As a method for preventing a reduction of the reliability, or even enhancing that reliability, it has been known to use a single bit error check and correction and a multiple-bit error check technique using a Hamming code. This error checking and correcting (ECC) technique has been used in main memories to prevent the reduction of or enhance the reliability of the high density IC memories provided as the main memories.

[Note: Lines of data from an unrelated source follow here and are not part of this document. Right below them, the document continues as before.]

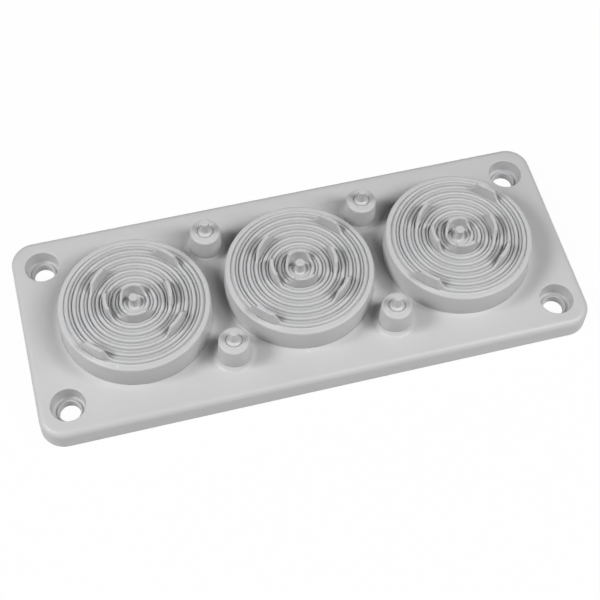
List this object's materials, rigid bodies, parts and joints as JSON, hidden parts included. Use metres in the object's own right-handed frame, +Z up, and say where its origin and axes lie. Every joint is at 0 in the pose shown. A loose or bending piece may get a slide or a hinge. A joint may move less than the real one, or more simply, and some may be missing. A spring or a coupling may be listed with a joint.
{
  "type": "cable entry flange plate with tear-out membranes",
  "caption": "Rectangular soft elastomer cable entry plate with large stepped ring membranes, small pin domes and counterbored corner screw holes.",
  "frame": {"origin": "middle of the flange's flat underside", "axes": "+X along the flange's length through the three membranes, +Y across its width to the rear edge, +Z up out of the enclosure through the membranes"},
  "size_m": [0.22, 0.0882, 0.0271],
  "materials": {
    "grey_elastomer": "satin"
  },
  "bodies": {
    "root": {"cable_entry_plate": "grey_elastomer"}
  },
  "joints": []
}
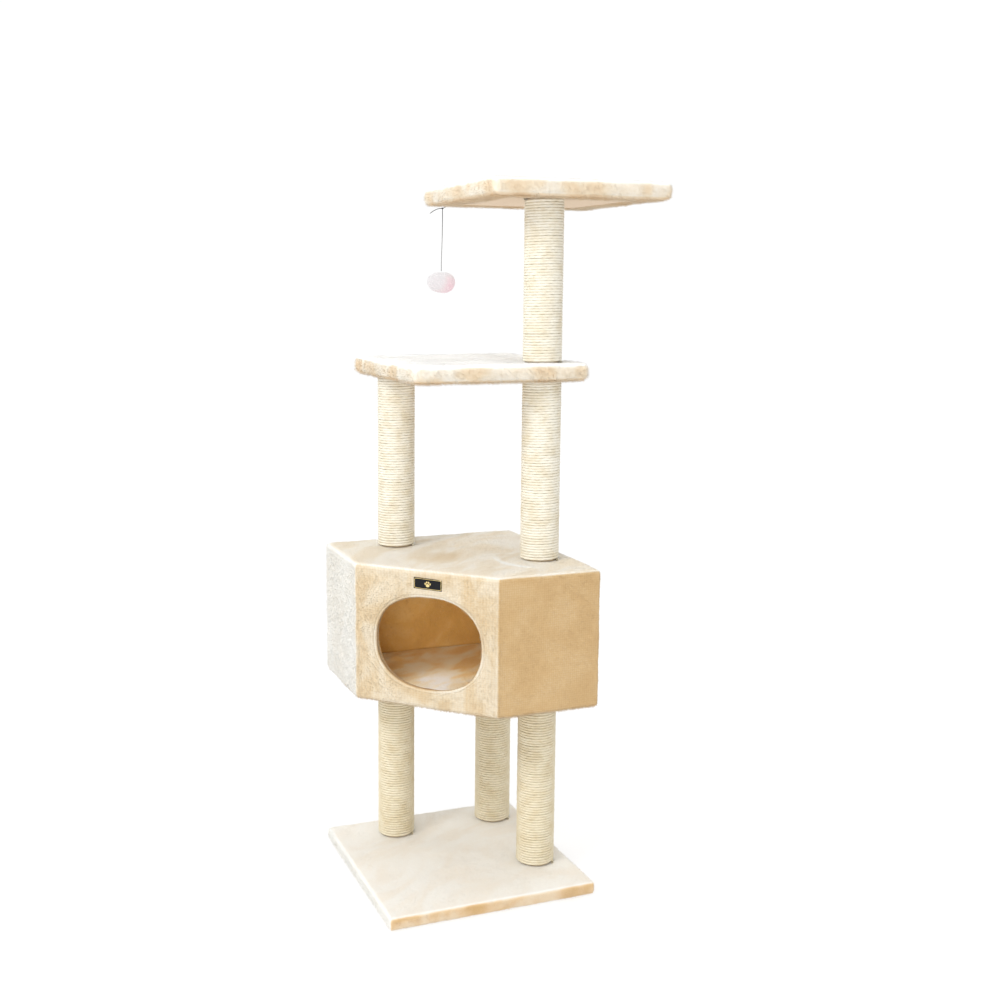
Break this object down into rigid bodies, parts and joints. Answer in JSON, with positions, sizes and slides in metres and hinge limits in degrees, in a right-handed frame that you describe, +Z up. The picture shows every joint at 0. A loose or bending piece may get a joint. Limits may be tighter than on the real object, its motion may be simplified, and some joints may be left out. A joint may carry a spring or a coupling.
{
  "type": "cat tree",
  "caption": "Tall free-standing cat tree with a plush base, rope-wound posts, an enclosed condo with an oval doorway, two plush platforms and a hanging pom-pom.",
  "frame": {"origin": "middle of the base's flat underside, on the floor", "axes": "+Z up; +X and +Y along the base's edges, so that the condo's doorway faces the corner at -X, -Y"},
  "size_m": [0.564, 0.4285, 1.32],
  "materials": {
    "cardboard_tube": "raw kraft board",
    "sisal_rope": "twisted natural sisal, ivory",
    "plywood": "raw plywood",
    "particle_board": "raw particle board",
    "plush_cream": "short faux-fur plush, creamy white",
    "plush_deep": "deeper faux-fur plush, pale peach",
    "plush_condo": "short brushed faux-fur plush, peach beige",
    "plush_lining": "short faux-fur plush, beige in shade",
    "base_felt": "non-woven felt, grey beige",
    "platform_felt": "non-woven felt, beige",
    "brass": "turned",
    "black_steel": "black phosphate",
    "zinc_steel": "zinc plated",
    "label_fabric": "woven satin, black, plain",
    "elastic_string": "elastic string, dark grey",
    "pompom_plush": "fluffy plush, pinkish white"
  },
  "bodies": {
    "tree": {"base_board": "particle_board", "base_plush": "plush_cream", "base_lining": "base_felt", "base_bolts": "zinc_steel", "base_washers": "zinc_steel", "lower_left_tube": "cardboard_tube", "lower_left_rope": "sisal_rope", "lower_left_plugs": "plywood", "lower_back_tube": "cardboard_tube", "lower_back_rope": "sisal_rope", "lower_back_plugs": "plywood", "lower_right_tube": "cardboard_tube", "lower_right_rope": "sisal_rope", "lower_right_plugs": "plywood", "upper_left_tube": "cardboard_tube", "upper_left_rope": "sisal_rope", "upper_left_plugs": "plywood", "upper_right_tube": "cardboard_tube", "upper_right_rope": "sisal_rope", "upper_right_plugs": "plywood", "top_post_tube": "cardboard_tube", "top_post_rope": "sisal_rope", "top_post_plugs": "plywood", "threaded_inserts": "brass", "rope_staples": "zinc_steel", "condo_floor": "particle_board", "condo_roof": "particle_board", "condo_left_wall": "particle_board", "condo_back_wall": "particle_board", "condo_far_wall": "particle_board", "condo_right_wall": "particle_board", "condo_door_wall": "particle_board", "condo_screws": "black_steel", "condo_wall_plush": "plush_condo", "condo_roof_plush": "plush_condo", "condo_under_plush": "plush_condo", "condo_lining": "plush_lining", "condo_floor_plush": "plush_lining", "condo_ceiling_plush": "plush_lining", "door_trim": "plush_condo", "condo_label": "label_fabric", "condo_floor_bolts": "zinc_steel", "condo_roof_bolts": "zinc_steel", "condo_washers": "zinc_steel", "middle_board": "particle_board", "middle_plush": "plush_deep", "middle_lining": "platform_felt", "top_board": "particle_board", "top_plush": "plush_deep", "top_lining": "platform_felt", "joining_stud": "zinc_steel", "platform_studs": "zinc_steel", "tee_nuts": "zinc_steel", "toy_staple": "zinc_steel"},
    "toy_end": {"toy_string_ends": "elastic_string"},
    "toy": {"toy_knot": "elastic_string", "toy_string": "elastic_string", "toy_pompom": "pompom_plush"}
  },
  "joints": [
    {"name": "toy_sway", "type": "hinge", "parent": "tree", "child": "toy_end", "pos_m": [0.0496, 0.199, 1.2865], "axis": [1, 0, 0], "range_deg": [-60, 60]},
    {"name": "toy_swing", "type": "hinge", "parent": "toy_end", "child": "toy", "pos_m": [0.043, 0.199, 1.284], "axis": [0, 1, 0], "range_deg": [-60, 45]}
  ]
}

In a control storage (CS) for storing a microprogram (MP), the ECC technique has been rarely used because the IC memory used in the control storage CS is much more expensive than the IC memory used as the main memory because of the high speed requirement and the demand for reducing the capacity of the control storage CS is strong. Accordingly, it has been common to add parity bits which need a smaller number of bits than the check bits for the ECC technique.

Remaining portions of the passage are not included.